The Story of the Skopakow

Peter and Darlene Skopakow were recently united with their adopted child from Leyte. They filed their petition for adoption with ICAB in February 2009. Today, they are proud parents to Mary Jane. “This is our second adoption. We have had Mark, our first adopted son since April 2005. Mark has brought so much love to our home, which is why we considered a second adoption.” Peter and Darlene say that they have heard from friends that the Philippines has one of the best legal adoption processes in Asia. “This is why we got a child from Manila. While it might have been a long wait to have Mary Jane, nothing comes close to loving two beautiful children,” adds Peter Skopakow.

The Role of ICAB

The ICAB works directly with 105 international partners, communities and organizations and 99 local child-caring agencies (CCAs). ICAB’s mission is to place Filipino children with suitable foreign adoptive families abroad and ensure the protection, security, and the best interest of Filipino children.
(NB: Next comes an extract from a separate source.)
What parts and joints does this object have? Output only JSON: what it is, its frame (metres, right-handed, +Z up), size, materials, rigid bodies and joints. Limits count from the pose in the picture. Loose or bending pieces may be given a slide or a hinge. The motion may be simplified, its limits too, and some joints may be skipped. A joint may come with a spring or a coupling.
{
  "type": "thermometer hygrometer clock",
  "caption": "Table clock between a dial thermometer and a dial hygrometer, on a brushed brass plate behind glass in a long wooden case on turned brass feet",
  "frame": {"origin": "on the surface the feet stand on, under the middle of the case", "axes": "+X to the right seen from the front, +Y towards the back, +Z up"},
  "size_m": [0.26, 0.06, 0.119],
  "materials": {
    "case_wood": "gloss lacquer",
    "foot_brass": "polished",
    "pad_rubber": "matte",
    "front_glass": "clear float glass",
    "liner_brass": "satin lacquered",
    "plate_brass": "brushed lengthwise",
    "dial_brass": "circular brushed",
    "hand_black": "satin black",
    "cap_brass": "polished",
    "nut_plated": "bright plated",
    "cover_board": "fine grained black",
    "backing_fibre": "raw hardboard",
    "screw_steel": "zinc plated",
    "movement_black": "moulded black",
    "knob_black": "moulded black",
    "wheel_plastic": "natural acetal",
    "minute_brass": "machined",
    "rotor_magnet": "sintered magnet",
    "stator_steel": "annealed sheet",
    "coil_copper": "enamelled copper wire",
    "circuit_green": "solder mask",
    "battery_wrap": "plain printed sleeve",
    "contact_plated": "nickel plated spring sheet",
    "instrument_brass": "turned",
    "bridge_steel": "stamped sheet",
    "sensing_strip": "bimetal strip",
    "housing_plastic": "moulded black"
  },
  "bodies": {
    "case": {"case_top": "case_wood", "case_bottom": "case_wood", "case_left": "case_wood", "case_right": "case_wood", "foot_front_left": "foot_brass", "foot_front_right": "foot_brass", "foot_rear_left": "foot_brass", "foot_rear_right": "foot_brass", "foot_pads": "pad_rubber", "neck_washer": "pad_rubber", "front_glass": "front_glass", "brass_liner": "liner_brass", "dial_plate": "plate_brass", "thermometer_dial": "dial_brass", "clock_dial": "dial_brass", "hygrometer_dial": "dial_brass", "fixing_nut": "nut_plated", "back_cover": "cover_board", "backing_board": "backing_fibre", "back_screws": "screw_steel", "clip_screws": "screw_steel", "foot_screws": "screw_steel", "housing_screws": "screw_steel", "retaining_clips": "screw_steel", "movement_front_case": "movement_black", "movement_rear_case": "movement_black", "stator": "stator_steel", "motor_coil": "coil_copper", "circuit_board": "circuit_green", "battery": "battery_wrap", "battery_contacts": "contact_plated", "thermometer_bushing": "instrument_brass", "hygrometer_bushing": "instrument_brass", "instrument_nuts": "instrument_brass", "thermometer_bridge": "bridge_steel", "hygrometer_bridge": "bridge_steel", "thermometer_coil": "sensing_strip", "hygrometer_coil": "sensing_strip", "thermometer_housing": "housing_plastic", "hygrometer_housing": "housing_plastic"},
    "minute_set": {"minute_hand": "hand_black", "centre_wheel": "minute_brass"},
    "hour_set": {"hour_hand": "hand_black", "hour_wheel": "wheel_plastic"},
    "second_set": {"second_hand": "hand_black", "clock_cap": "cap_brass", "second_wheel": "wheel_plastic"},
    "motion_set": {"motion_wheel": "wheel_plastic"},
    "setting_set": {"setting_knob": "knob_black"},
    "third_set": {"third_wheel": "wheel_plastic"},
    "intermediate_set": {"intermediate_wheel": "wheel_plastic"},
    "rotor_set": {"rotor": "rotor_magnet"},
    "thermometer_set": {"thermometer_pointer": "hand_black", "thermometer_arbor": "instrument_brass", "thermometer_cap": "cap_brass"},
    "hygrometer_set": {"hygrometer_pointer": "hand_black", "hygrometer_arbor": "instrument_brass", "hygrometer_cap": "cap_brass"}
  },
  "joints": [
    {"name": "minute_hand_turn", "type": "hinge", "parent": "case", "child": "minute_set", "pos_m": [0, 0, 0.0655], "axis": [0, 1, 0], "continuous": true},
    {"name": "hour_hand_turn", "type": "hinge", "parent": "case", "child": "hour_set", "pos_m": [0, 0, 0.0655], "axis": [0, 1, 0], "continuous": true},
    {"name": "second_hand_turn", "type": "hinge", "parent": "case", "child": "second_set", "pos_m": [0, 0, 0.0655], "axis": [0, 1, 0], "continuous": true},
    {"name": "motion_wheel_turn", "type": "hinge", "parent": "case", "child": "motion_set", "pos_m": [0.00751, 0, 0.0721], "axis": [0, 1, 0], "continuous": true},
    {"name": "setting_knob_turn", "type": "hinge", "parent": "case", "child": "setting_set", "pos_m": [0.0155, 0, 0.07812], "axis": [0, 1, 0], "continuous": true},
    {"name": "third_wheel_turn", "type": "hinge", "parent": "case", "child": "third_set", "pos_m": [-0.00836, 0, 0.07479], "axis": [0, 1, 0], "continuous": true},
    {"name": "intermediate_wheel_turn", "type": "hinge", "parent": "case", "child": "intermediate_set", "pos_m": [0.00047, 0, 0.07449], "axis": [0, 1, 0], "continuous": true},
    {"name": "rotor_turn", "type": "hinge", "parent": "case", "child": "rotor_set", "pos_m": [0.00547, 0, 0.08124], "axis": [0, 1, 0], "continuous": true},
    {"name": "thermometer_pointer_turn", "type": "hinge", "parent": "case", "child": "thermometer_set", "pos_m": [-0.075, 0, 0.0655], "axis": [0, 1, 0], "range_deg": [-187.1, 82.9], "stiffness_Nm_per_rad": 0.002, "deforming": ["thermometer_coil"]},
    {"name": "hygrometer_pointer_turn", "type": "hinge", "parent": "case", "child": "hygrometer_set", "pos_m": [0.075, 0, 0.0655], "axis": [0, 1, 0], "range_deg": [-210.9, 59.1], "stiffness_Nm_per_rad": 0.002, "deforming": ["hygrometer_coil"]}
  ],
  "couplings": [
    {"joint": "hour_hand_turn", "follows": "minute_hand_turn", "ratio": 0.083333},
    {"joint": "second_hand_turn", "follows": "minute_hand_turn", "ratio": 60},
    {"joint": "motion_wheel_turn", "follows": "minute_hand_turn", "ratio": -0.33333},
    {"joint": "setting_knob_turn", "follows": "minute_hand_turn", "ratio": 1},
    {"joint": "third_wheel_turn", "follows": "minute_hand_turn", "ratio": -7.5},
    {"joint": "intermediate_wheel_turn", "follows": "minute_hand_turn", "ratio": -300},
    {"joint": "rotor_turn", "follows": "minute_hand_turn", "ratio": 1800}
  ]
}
According to ICAB, there are 6,265 foreign families who have adopted Filipino children since 1995 to October 2012. “Despite the stringent legal process, there are 1,000 foreign families highly interested to adopt Filipino children,” says Bobby Tinio, board member of ICAB.

Atty. Bernadette Abejo, Executive Director of ICAB, “I am happy to see this adoption advocacy campaign finally come to reality and I am very positive that this campaign will soften the stigma on adoption.” The Inter-Country Adoption Board (ICAB) created by Republic Act 8043 was designated as the Central Authority in matters relating to intercountry adoption of Filipino children.

The Adoption Song

Ogie Alcasid says, “When I was first approached by McCann Erickson, there was no doubt in my mind that I wanted and needed to be involved. And nobody will doubt how we can use music to spread the positive meaning of adoption.” Ogie wishes to see more Filipino musicians be part of this advocacy. McCann Erickson envisions a collaborative work among seasoned and new artists and musicians of various genre singing the same song about adoption. “Wouldn’t that be a beautiful sight within the Filipino music industry,” says Ogie.
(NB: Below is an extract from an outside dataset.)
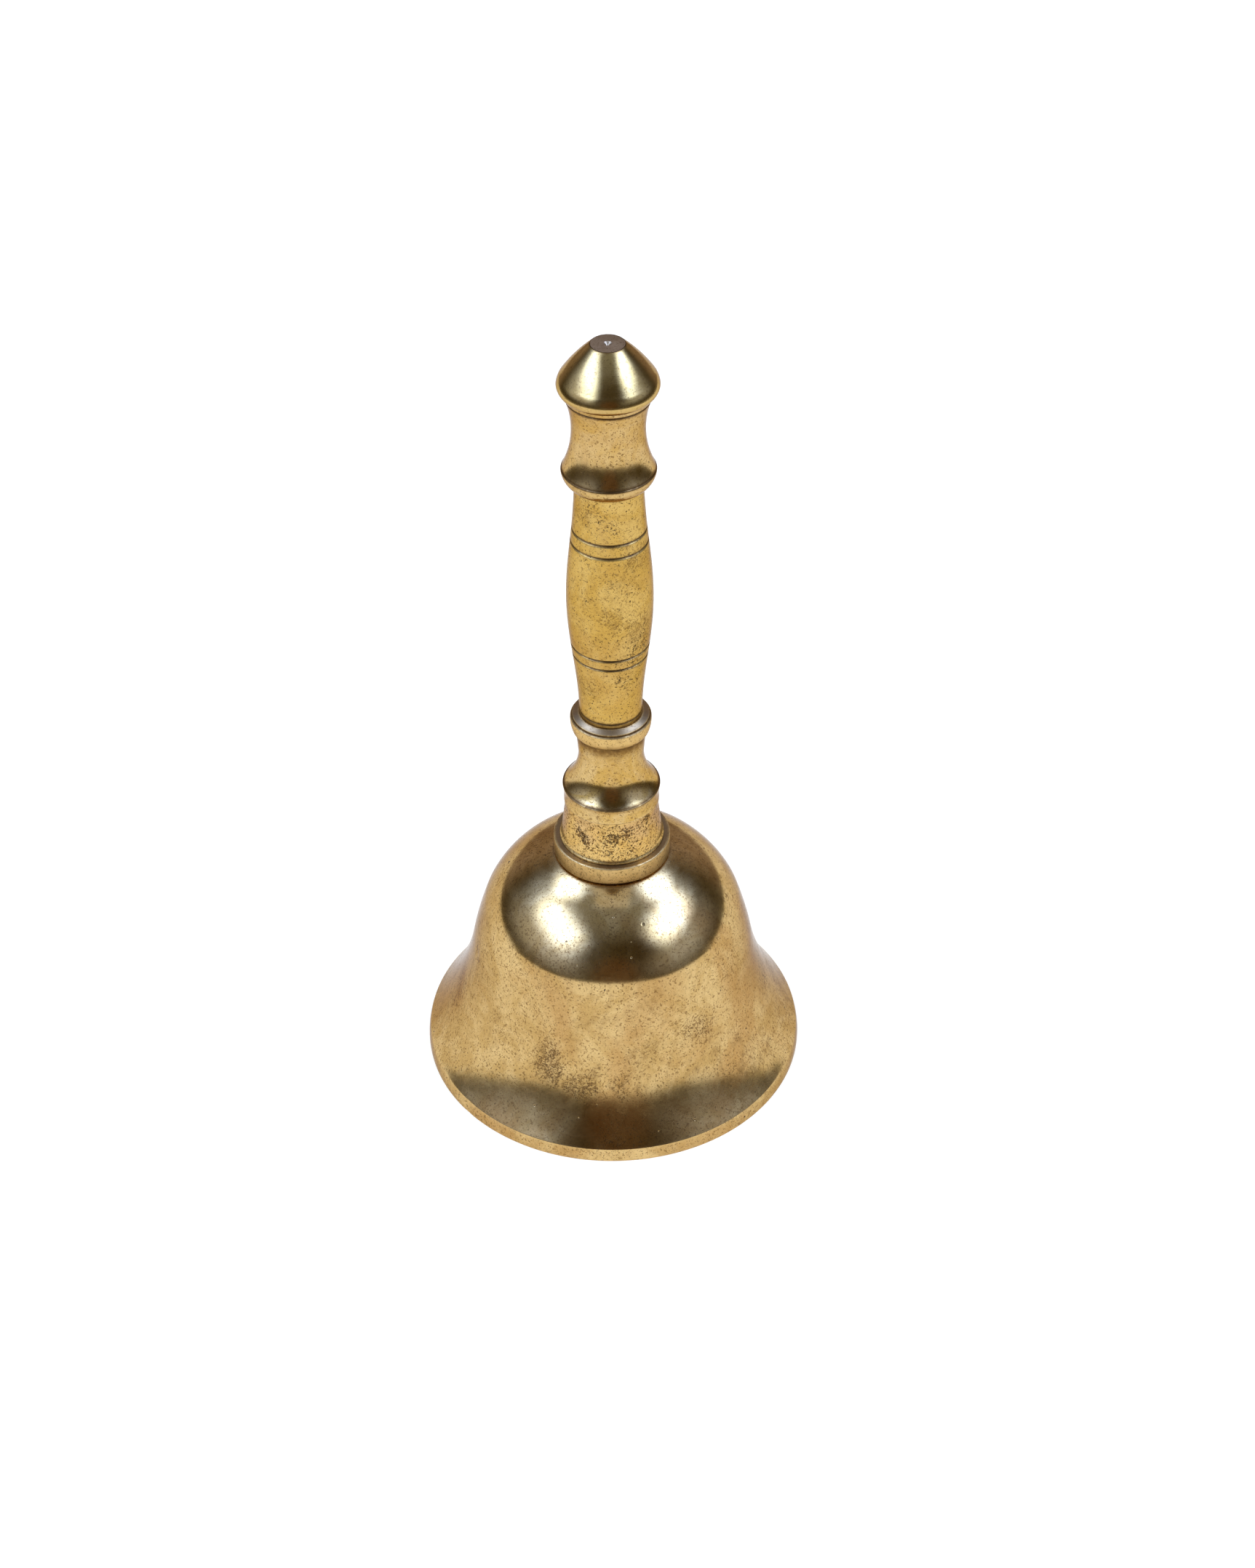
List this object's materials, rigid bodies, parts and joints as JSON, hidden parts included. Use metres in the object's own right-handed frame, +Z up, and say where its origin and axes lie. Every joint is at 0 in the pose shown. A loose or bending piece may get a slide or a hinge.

Through music, the advocacy hopes to change the mindset of many Filipinos about adoption and encourages families to open their homes to adoptive children.

Raul Castro, Executive Chairman, McCann Worldgroup, knows that through this advocacy, the agency can be true to its vision of driving positive values that will help transform lives. “This campaign on adoption is enabled by a team who commits to the advocacy on a personal level. Many wanted to get involved in the creative work, which aligns with our desire as a company to positively impact on lives Raul proudly says.
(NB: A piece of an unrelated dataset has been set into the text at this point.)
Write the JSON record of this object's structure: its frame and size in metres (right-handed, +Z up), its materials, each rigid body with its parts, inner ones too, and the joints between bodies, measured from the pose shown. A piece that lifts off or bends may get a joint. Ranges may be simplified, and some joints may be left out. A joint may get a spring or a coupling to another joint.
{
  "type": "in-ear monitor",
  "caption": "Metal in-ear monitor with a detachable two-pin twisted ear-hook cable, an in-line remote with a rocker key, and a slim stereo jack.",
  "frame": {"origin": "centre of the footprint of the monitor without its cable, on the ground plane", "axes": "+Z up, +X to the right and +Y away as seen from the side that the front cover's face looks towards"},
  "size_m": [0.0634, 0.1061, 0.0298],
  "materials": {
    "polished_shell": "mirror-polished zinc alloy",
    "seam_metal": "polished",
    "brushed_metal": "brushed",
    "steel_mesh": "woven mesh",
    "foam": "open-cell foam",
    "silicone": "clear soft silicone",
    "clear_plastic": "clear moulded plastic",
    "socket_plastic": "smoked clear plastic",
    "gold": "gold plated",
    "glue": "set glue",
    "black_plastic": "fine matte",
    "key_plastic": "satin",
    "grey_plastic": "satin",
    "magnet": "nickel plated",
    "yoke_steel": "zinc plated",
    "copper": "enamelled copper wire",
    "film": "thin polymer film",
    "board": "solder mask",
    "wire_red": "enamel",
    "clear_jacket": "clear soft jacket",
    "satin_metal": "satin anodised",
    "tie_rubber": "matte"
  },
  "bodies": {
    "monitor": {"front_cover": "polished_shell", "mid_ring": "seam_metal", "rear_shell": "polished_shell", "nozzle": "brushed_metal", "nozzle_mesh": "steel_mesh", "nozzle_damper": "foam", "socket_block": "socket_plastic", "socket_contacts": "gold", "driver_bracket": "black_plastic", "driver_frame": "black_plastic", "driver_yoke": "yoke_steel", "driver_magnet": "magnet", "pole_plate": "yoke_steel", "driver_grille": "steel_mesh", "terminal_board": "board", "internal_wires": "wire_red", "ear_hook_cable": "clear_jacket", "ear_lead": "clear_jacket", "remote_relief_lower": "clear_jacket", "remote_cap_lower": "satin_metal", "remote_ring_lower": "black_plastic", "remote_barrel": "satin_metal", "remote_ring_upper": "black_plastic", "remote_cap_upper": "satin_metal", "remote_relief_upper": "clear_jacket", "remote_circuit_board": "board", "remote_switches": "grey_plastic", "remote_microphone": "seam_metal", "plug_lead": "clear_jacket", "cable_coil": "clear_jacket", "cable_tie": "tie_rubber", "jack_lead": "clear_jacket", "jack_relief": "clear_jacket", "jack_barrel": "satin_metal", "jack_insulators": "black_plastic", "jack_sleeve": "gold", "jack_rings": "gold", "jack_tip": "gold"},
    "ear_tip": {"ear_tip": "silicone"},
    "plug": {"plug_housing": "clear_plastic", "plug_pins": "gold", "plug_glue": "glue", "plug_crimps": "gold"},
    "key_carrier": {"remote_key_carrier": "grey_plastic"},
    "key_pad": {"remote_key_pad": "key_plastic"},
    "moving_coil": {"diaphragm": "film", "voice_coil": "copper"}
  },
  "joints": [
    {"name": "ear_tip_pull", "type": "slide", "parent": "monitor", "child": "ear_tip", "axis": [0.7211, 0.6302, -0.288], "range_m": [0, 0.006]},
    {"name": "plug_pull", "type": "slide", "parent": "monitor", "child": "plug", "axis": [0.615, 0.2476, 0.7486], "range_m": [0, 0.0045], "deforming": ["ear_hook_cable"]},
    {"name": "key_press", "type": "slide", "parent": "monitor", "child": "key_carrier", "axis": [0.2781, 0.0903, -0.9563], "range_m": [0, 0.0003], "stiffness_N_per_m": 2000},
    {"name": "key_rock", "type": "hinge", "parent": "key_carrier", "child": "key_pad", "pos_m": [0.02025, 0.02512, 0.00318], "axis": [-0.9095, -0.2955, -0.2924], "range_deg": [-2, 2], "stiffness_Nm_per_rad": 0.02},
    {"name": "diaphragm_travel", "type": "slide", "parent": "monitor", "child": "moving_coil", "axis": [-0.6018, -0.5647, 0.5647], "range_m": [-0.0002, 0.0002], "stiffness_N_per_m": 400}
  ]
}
“Many Filipino families are willing to open their hearts and homes to adoptive kids. There is an opportunity to encourage this mindset and this is what communications aims to do. The campaign is a solution that magnifies the life-changing, positive impact of adoption,” adds Raul.

Like what Craig said, “Every day with our children brings many special moments. Whether it’s from the funny things they do or the new things they learn or the special family bonding times we have.